3. Whether the rate at which power distribution companies supply power to consumers or the rate at which power generating companies supply power to distribution companies should be adopted for benchmarking the power consumed by the assessee from its captive power generation units.
ISSUE-WISE DETAILED ANALYSIS
1. Condonation of Delay
The delay in filing the appeal by the revenue was 142 days. The revenue submitted a petition for condonation of delay along with an affidavit explaining that the delay was due to the time consumed in obtaining comments from the Transfer Pricing Officer (TPO) necessary for deciding on filing the appeal. The Court, after hearing both sides, concluded that the reasons provided constituted a reasonable cause under the Act for condoning the delay. Consequently, the delay was condoned, and the appeal was admitted for adjudication.
2. Determination of Arm's Length Price (ALP)
The relevant legal framework involves Section 80IA of the Income-tax Act, which provides for deductions in respect of profits and gains from industrial undertakings or enterprises engaged in infrastructure development. The issue revolved around the determination of the ALP for power generated by the assessee's captive units and consumed internally, which is a specified domestic transaction under Section 92BA read with Section 80IA(8).

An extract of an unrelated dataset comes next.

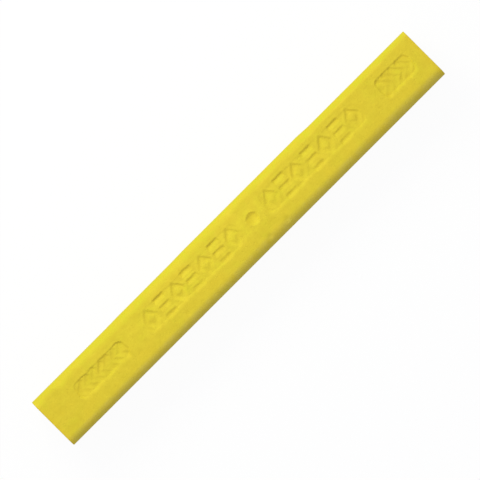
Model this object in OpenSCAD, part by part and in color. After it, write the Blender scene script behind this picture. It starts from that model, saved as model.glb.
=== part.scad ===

The TPO rejected the assessee's benchmarking method, which used the rate at which power was purchased from TANGEDCO (a power distribution company) as the Comparable Uncontrolled Price (CUP). Instead, the TPO adopted the rate at which the assessee sold surplus power to TANGEDCO as the ALP, leading to a transfer pricing adjustment.
The CIT(A) disagreed with the TPO's approach, relying on judicial precedents that supported using the rate at which power distribution companies supply power to consumers as the appropriate benchmark. The CIT(A) held that the rate charged by TANGEDCO to commercial consumers should be used for computing the deduction under Section 80IA.
3. Benchmarking Rate for Power Consumption
The Court considered whether the rate for benchmarking should be the rate at which power distribution companies supply power to consumers or the rate at which power generating companies supply power to distribution companies. The Court referenced the decision of the ITAT, Chennai Benches in the case of DCIT vs M/s. India Cements Ltd, which supported using the rate at which power distribution companies supply power to consumers for computing deductions under Section 80IA.
The Court noted that the CIT(A) had followed judicial discipline by relying on precedents that favored using the consumer rate for benchmarking. The Court found no error in the CIT(A)'s decision to delete the additions made by the AO based on the TPO's adjustment.
SIGNIFICANT HOLDINGS
The Court upheld the CIT(A)'s decision, emphasizing the following principles:
- The rate at which power distribution companies supply power to consumers should be used for benchmarking power consumed by the assessee from its captive power generation units for the purpose of computing deductions under Section 80IA.
- The decision aligns with established judicial precedents, including the decisions in the cases of DCIT vs M/s. India Cements Ltd and others, which have consistently supported the consumer rate as the appropriate benchmark.
The Court dismissed the appeal filed by the revenue, thereby affirming the CIT(A)'s order and the rationale that the consumer rate is the correct benchmark for computing deductions under Section 80IA for captive power consumption.